Rows from a 3D modeling dataset:
○ ○ ○

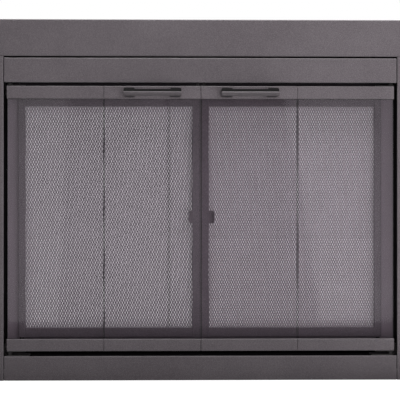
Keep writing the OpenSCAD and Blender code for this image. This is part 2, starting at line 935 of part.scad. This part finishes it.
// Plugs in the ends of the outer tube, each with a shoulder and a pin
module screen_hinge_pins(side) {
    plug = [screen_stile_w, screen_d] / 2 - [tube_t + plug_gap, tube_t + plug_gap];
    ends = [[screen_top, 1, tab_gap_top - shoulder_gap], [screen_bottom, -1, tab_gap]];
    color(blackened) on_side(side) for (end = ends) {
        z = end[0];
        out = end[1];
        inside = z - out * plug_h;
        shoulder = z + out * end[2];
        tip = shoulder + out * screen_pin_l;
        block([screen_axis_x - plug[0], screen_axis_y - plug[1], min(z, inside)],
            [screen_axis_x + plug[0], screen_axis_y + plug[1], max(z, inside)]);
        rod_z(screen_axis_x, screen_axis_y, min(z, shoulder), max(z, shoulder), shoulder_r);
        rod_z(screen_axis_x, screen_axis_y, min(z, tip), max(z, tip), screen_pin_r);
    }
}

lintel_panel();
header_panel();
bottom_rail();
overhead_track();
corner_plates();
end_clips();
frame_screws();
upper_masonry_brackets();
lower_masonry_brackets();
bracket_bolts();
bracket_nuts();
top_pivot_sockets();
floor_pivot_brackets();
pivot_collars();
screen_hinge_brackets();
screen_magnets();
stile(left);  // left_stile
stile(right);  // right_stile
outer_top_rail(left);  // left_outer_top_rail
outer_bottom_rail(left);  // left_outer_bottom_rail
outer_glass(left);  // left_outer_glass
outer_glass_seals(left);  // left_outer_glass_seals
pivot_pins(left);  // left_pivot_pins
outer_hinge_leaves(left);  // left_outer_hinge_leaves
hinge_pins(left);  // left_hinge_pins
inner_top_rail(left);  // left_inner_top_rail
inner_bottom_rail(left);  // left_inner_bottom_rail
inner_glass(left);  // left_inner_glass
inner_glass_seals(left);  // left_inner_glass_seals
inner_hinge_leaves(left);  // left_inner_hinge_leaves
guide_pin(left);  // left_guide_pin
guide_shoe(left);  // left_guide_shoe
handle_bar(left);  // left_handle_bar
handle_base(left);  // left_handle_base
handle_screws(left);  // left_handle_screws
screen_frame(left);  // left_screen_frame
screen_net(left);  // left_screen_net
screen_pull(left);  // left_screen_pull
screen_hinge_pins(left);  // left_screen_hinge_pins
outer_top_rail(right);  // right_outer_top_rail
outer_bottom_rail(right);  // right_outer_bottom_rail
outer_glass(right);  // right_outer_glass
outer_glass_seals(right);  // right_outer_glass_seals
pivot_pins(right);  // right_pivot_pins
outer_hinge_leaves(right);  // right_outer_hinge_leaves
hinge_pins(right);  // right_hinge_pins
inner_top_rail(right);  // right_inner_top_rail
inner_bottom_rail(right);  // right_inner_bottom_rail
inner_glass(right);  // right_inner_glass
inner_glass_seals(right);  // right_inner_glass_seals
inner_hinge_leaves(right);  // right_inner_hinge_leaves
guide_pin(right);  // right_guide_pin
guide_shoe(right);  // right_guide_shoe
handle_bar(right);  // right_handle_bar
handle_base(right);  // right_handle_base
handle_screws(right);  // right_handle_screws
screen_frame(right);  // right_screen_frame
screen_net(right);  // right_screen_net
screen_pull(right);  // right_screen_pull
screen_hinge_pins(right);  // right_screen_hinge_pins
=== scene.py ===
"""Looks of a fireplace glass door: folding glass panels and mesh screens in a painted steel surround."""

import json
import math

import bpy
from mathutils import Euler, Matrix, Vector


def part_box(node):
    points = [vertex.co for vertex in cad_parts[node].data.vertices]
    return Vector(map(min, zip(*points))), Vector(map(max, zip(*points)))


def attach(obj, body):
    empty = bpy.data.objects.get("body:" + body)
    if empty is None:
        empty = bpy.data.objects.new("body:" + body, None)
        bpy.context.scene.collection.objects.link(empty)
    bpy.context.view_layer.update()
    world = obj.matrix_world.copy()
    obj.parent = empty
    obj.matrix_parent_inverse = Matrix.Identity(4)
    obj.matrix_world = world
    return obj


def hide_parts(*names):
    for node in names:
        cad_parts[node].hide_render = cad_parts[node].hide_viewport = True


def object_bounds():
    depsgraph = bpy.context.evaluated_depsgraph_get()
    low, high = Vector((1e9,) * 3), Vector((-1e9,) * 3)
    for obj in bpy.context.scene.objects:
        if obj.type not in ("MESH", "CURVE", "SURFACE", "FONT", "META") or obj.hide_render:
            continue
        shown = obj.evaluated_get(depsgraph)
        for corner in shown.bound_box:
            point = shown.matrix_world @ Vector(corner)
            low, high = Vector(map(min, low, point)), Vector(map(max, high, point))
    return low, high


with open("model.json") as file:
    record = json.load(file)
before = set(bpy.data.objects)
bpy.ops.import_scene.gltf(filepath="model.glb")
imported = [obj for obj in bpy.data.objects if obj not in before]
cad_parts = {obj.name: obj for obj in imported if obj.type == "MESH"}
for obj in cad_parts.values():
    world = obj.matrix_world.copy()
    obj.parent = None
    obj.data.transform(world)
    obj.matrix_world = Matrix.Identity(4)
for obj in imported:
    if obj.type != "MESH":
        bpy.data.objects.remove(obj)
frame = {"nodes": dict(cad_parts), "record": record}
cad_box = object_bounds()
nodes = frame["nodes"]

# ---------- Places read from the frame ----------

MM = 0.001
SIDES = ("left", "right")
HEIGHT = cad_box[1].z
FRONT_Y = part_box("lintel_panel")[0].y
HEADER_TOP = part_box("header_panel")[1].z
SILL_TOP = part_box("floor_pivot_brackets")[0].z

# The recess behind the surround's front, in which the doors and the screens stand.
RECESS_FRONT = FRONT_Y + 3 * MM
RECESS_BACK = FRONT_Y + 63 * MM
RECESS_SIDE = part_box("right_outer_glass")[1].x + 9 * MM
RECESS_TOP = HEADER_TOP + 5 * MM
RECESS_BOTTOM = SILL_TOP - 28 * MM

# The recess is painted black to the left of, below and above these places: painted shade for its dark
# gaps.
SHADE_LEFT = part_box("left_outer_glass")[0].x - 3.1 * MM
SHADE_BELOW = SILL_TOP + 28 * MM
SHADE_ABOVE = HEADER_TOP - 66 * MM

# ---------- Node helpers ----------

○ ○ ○

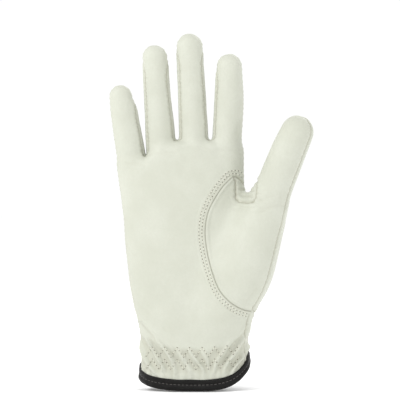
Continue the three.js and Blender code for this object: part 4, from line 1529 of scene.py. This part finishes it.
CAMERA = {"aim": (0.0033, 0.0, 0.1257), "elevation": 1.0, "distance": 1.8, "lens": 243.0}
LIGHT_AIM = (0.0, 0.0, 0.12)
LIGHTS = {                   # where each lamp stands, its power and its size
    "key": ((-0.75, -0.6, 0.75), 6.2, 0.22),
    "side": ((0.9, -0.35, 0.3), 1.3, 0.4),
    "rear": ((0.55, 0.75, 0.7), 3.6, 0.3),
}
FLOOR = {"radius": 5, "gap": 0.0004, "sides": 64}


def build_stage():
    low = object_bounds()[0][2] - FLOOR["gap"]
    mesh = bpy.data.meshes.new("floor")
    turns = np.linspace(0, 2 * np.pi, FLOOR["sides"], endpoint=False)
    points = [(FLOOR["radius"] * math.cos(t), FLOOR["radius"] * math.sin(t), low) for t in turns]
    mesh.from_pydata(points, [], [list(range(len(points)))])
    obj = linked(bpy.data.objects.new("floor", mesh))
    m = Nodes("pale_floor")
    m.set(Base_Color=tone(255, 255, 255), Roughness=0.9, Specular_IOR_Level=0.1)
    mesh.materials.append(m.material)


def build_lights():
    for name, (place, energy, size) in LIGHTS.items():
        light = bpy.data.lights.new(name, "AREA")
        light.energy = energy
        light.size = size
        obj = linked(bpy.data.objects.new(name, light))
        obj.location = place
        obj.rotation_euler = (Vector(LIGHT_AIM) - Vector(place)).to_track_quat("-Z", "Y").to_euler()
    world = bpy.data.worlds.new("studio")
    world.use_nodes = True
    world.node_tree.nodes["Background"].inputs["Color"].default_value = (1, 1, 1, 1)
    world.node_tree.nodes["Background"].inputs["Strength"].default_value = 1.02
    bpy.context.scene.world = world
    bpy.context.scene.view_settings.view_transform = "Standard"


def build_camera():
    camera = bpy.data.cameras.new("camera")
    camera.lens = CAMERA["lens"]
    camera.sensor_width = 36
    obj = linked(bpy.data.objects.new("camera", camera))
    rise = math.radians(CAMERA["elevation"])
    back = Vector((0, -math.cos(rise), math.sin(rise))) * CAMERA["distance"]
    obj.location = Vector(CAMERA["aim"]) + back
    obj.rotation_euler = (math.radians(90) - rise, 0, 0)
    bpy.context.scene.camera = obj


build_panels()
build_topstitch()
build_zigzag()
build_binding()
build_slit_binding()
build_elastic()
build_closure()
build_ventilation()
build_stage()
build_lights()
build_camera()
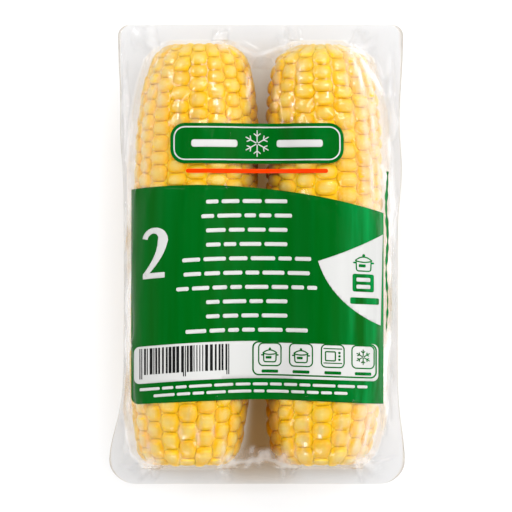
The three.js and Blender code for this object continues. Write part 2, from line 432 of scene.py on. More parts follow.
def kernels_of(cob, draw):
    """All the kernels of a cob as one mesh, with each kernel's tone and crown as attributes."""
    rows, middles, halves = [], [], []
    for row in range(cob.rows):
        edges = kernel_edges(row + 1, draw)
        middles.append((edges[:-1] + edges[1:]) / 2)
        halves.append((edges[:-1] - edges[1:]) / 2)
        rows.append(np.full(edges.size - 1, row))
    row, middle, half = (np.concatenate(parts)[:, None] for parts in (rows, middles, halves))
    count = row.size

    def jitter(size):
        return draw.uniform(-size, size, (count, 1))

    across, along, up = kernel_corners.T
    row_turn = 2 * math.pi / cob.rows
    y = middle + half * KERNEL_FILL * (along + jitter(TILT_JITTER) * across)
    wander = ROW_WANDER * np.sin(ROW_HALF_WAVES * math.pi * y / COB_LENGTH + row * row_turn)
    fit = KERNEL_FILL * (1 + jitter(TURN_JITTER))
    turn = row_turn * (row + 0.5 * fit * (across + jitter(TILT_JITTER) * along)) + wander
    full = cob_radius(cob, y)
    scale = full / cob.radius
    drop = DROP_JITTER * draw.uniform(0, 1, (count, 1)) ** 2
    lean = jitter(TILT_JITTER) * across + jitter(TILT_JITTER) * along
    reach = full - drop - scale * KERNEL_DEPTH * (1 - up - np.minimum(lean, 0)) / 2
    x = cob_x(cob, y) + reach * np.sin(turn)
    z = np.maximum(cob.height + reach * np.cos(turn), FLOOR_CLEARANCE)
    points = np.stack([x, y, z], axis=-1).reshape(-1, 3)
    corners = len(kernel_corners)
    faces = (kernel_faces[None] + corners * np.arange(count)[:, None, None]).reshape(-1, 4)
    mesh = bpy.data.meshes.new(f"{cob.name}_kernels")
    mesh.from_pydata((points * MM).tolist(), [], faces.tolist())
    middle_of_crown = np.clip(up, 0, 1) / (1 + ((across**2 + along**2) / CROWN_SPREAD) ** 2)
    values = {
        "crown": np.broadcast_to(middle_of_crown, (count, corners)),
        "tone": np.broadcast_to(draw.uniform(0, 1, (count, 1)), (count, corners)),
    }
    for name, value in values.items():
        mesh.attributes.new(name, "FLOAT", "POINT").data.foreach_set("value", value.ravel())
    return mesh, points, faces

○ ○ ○

WHAT TO DO — Retype the entries above exactly, but only from the line containing "The three.js and Blender code for this object continues." through the line containing "return draw.uniform(-size, size, (count, 1))", both included.

SOLUTION TO THE PROBLEM —
The three.js and Blender code for this object continues. Write part 2, from line 432 of scene.py on. More parts follow.
def kernels_of(cob, draw):
    """All the kernels of a cob as one mesh, with each kernel's tone and crown as attributes."""
    rows, middles, halves = [], [], []
    for row in range(cob.rows):
        edges = kernel_edges(row + 1, draw)
        middles.append((edges[:-1] + edges[1:]) / 2)
        halves.append((edges[:-1] - edges[1:]) / 2)
        rows.append(np.full(edges.size - 1, row))
    row, middle, half = (np.concatenate(parts)[:, None] for parts in (rows, middles, halves))
    count = row.size

    def jitter(size):
        return draw.uniform(-size, size, (count, 1))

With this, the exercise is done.